= SHORT PROBLEM =
Using the data below, return the stretch from the line that contains "obj.matrix_parent_inverse = Matrix.Identity(4)" through the line that contains "return Wire(self.net, self.socket.node.outputs[name])", both included, exactly as it stands and nothing beyond it.

= SOURCE DATA =
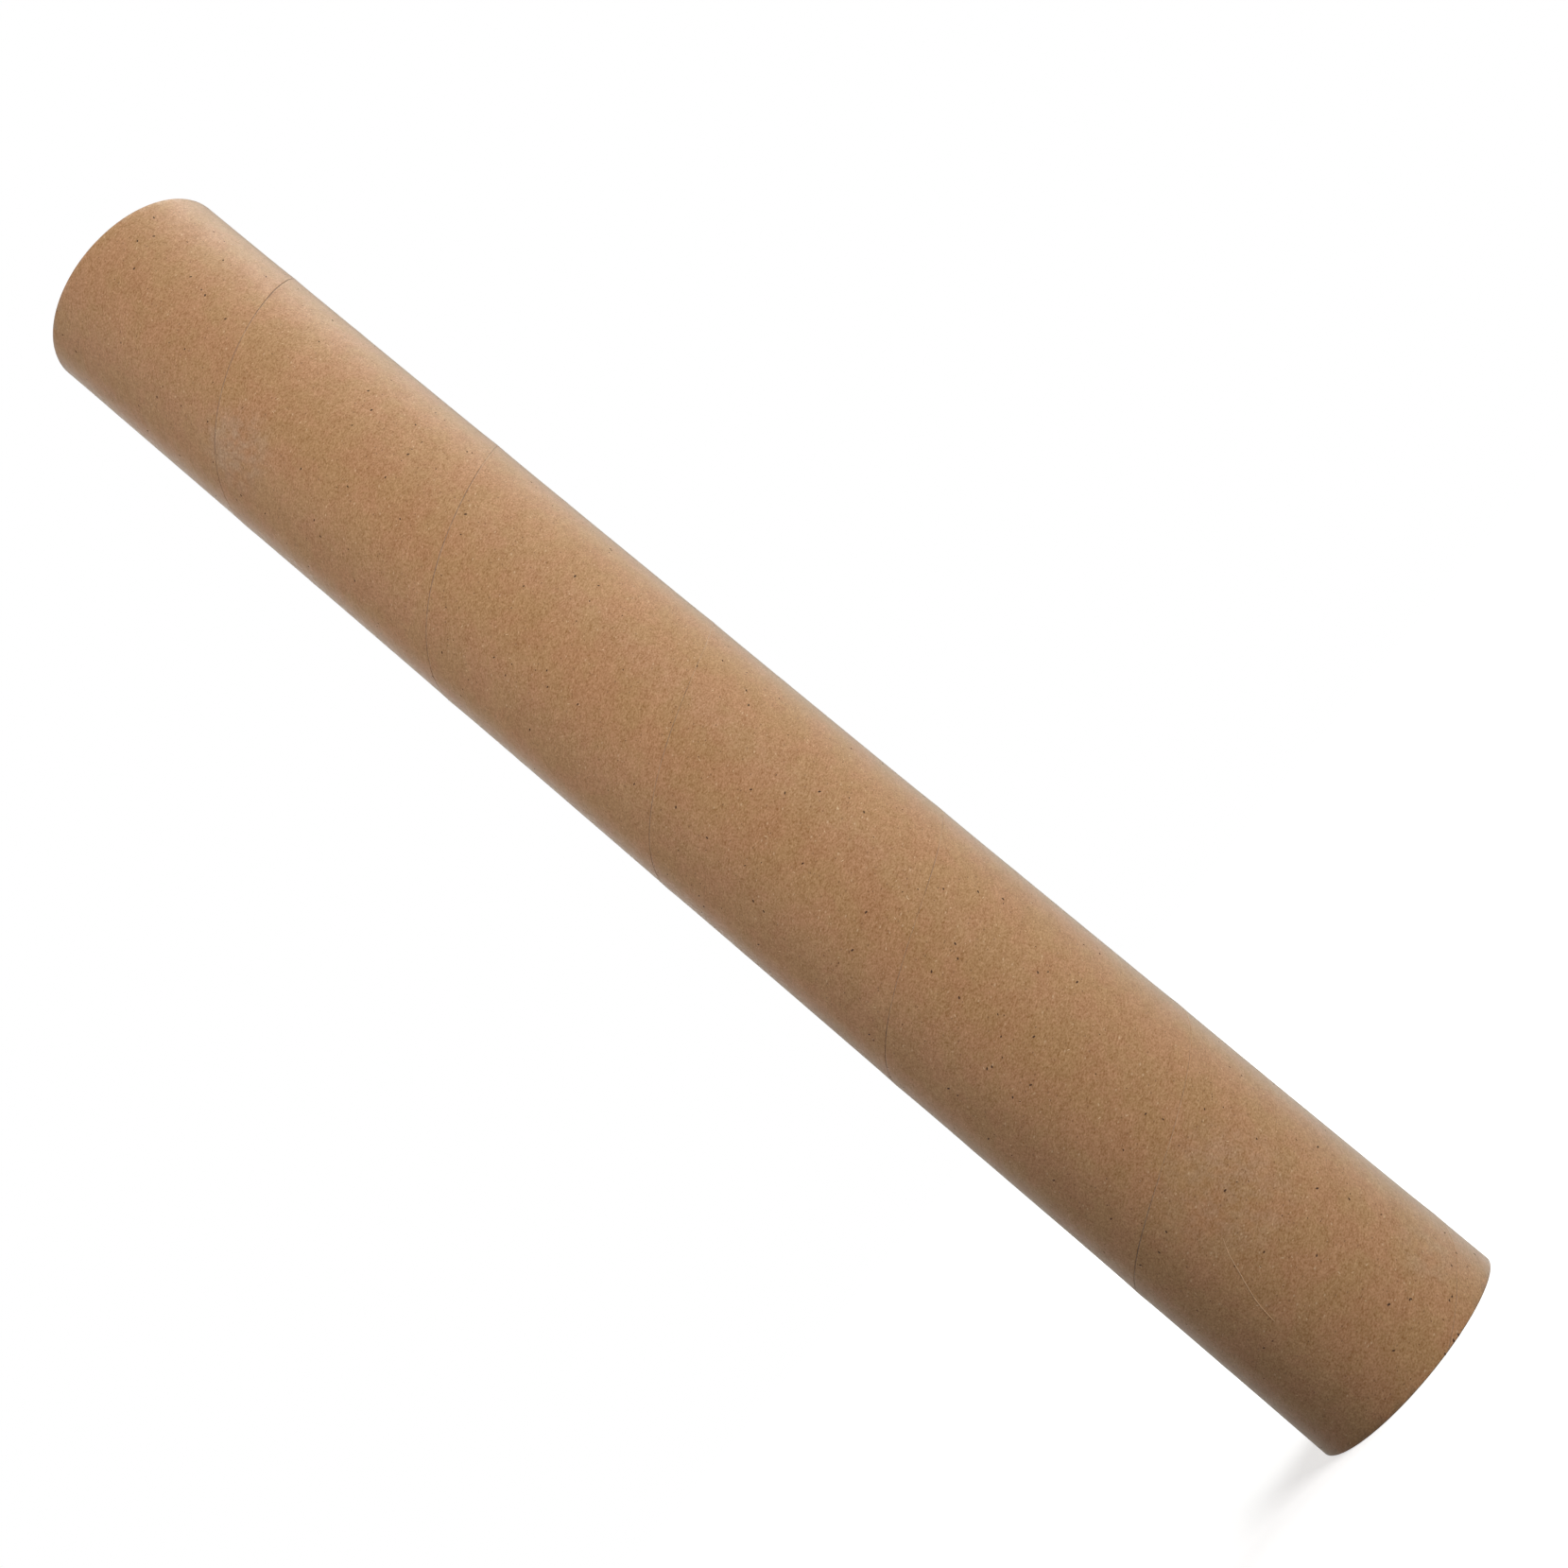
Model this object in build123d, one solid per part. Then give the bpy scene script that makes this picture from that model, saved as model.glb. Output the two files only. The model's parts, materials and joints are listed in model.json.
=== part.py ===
from build123d import *
import math
import os

# Poster tube: a spirally wound kraft paper tube, open at both ends.
# Millimetres. The tube stands on its lower sawn end, with the origin at the
# centre of that end and +Z up the bore.

# Driving dimensions
bore_diameter = 50.0         # clear width for the rolled poster
wall = 1.5                   # wound wall, all plies together
tube_length = 382.0          # between the two sawn ends
cut_edge_chamfer = 0.2       # softening of the sawn edges
strip_width = 62.6           # width of the paper strip, which sets the lead of the winding

cover_thickness = 0.3        # outermost ply
cover_joint_gap = 0.25       # between one turn of the cover and the next
cover_joint_height = 65.2    # where the cover's joint crosses the -Y side

liner_thickness = 0.3        # innermost ply
liner_joint_gap = 0.3        # between one turn of the liner and the next
liner_joint_height = 43.0    # where the liner's joint crosses the -Y side

# Worked out from them
bore_radius = bore_diameter / 2
outer_radius = bore_radius + wall
girth = 2 * math.pi * outer_radius
winding_angle = math.asin(strip_width / girth)   # a butt-wound strip just covers its turn
winding_pitch = girth * math.tan(winding_angle)  # every ply advances together on the mandrel


def sawn_tube():
    """The plain wall, with both ends sawn square and their edges softened."""
    section = Circle(outer_radius) - Circle(bore_radius)
    blank = extrude(section, amount=tube_length)
    return chamfer(blank.edges().filter_by(GeomType.CIRCLE), cut_edge_chamfer)


def joint_turn(surface_radius, depth, gap):
    """Cutter for one turn of a butt joint: a slot that starts on the -Y side at height 0.

    Its section straddles the wall's surface and stays square to it all the way round.
    """
    path = Helix(pitch=winding_pitch, height=winding_pitch, radius=surface_radius)
    path = path.rotate(Axis.Z, -90)
    start = path @ 0
    outward = Vector(start.X, start.Y, 0)
    section_plane = Plane(origin=start, x_dir=outward, z_dir=path % 0)
    section = section_plane * Rectangle(2 * depth, gap)
    return sweep(section, path=path, is_frenet=True)


def joint_slot(surface_radius, depth, gap, height):
    """Cutters end to end for a whole joint, enough of them to run out of both sawn ends."""
    turn = joint_turn(surface_radius, depth, gap)
    turns_below = math.floor(height / winding_pitch) + 1
    turns_above = math.floor((tube_length - height) / winding_pitch) + 1
    heights = [height + step * winding_pitch for step in range(-turns_below, turns_above)]
    return [turn.translate((0, 0, start_height)) for start_height in heights]


def poster_tube():
    """The wall with the butt joint of its cover outside and of its liner in the bore."""
    cover_joint = joint_slot(outer_radius, cover_thickness, cover_joint_gap, cover_joint_height)
    liner_joint = joint_slot(bore_radius, liner_thickness, liner_joint_gap, liner_joint_height)
    return sawn_tube().cut(*cover_joint).cut(*liner_joint)


def write_part(name, shape):
    shape.label = name
    export_step(shape, f"parts/{name}.step")
    size = shape.bounding_box().size
    print(f"{name}: {size.X:.2f} x {size.Y:.2f} x {size.Z:.2f} mm, {shape.volume:.0f} mm3")


os.makedirs("parts", exist_ok=True)
print(f"winding angle {math.degrees(winding_angle):.2f} degrees, pitch {winding_pitch:.2f} mm")
write_part("tube", poster_tube())
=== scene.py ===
import json
import math

import bmesh
import bpy
from mathutils import Matrix, Vector, noise


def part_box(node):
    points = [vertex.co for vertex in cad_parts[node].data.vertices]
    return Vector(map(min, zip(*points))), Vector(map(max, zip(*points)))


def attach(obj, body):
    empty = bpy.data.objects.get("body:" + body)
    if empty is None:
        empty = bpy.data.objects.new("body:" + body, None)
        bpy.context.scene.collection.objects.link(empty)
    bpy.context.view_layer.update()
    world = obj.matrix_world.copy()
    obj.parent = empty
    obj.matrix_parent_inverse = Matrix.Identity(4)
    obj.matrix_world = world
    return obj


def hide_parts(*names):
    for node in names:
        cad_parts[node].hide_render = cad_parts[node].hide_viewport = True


# Poster tube: a spirally wound kraft paper tube that stands on its sawn end.
# Metres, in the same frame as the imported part, +Z up the bore.

mm = 0.001

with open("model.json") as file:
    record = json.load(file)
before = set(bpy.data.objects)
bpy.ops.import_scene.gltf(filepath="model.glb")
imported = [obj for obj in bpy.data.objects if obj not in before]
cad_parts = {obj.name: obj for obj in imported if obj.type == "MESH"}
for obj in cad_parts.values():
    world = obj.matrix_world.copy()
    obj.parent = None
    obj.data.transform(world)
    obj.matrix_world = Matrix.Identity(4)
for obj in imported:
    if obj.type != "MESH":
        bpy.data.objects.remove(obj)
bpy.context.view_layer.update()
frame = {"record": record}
print("frame loaded")


# Node helpers, for materials and for geometry alike

class Wire:  # a socket that can stand in a plain sum
    def __init__(self, net, socket):
        self.net = net
        self.socket = socket

    def maths(self, operation, *others):
        values = dict(enumerate((self, *others)))
        return self.net.add("ShaderNodeMath", {"operation": operation}, values)

    def __add__(self, other):
        return self.maths("ADD", other)

    def __radd__(self, other):
        return self.maths("ADD", other)

    def __sub__(self, other):
        return self.maths("SUBTRACT", other)

    def __rsub__(self, other):
        return self.maths("MULTIPLY_ADD", -1.0, other)

    def __mul__(self, other):
        return self.maths("MULTIPLY", other)

    def __rmul__(self, other):
        return self.maths("MULTIPLY", other)

    def __truediv__(self, other):
        return self.maths("DIVIDE", other)

    def __mod__(self, other):
        return self.maths("FLOORED_MODULO", other)

    def __gt__(self, other):
        return self.maths("GREATER_THAN", other)

    def __lt__(self, other):
        return self.maths("LESS_THAN", other)

    def outlet(self, name):  # another output of the same node
        return Wire(self.net, self.socket.node.outputs[name])

    def between(self, low, high):  # 0 at low, 1 at high, smooth and held outside
        settings = {"interpolation_type": "SMOOTHSTEP"}
        values = {"Value": self, "From Min": low, "From Max": high}
        return self.net.add("ShaderNodeMapRange", settings, values)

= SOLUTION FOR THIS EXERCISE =
    obj.matrix_parent_inverse = Matrix.Identity(4)
    obj.matrix_world = world
    return obj


def hide_parts(*names):
    for node in names:
        cad_parts[node].hide_render = cad_parts[node].hide_viewport = True


# Poster tube: a spirally wound kraft paper tube that stands on its sawn end.
# Metres, in the same frame as the imported part, +Z up the bore.

mm = 0.001

with open("model.json") as file:
    record = json.load(file)
before = set(bpy.data.objects)
bpy.ops.import_scene.gltf(filepath="model.glb")
imported = [obj for obj in bpy.data.objects if obj not in before]
cad_parts = {obj.name: obj for obj in imported if obj.type == "MESH"}
for obj in cad_parts.values():
    world = obj.matrix_world.copy()
    obj.parent = None
    obj.data.transform(world)
    obj.matrix_world = Matrix.Identity(4)
for obj in imported:
    if obj.type != "MESH":
        bpy.data.objects.remove(obj)
bpy.context.view_layer.update()
frame = {"record": record}
print("frame loaded")


# Node helpers, for materials and for geometry alike

class Wire:  # a socket that can stand in a plain sum
    def __init__(self, net, socket):
        self.net = net
        self.socket = socket

    def maths(self, operation, *others):
        values = dict(enumerate((self, *others)))
        return self.net.add("ShaderNodeMath", {"operation": operation}, values)

    def __add__(self, other):
        return self.maths("ADD", other)

    def __radd__(self, other):
        return self.maths("ADD", other)

    def __sub__(self, other):
        return self.maths("SUBTRACT", other)

    def __rsub__(self, other):
        return self.maths("MULTIPLY_ADD", -1.0, other)

    def __mul__(self, other):
        return self.maths("MULTIPLY", other)

    def __rmul__(self, other):
        return self.maths("MULTIPLY", other)

    def __truediv__(self, other):
        return self.maths("DIVIDE", other)

    def __mod__(self, other):
        return self.maths("FLOORED_MODULO", other)

    def __gt__(self, other):
        return self.maths("GREATER_THAN", other)

    def __lt__(self, other):
        return self.maths("LESS_THAN", other)

    def outlet(self, name):  # another output of the same node
        return Wire(self.net, self.socket.node.outputs[name])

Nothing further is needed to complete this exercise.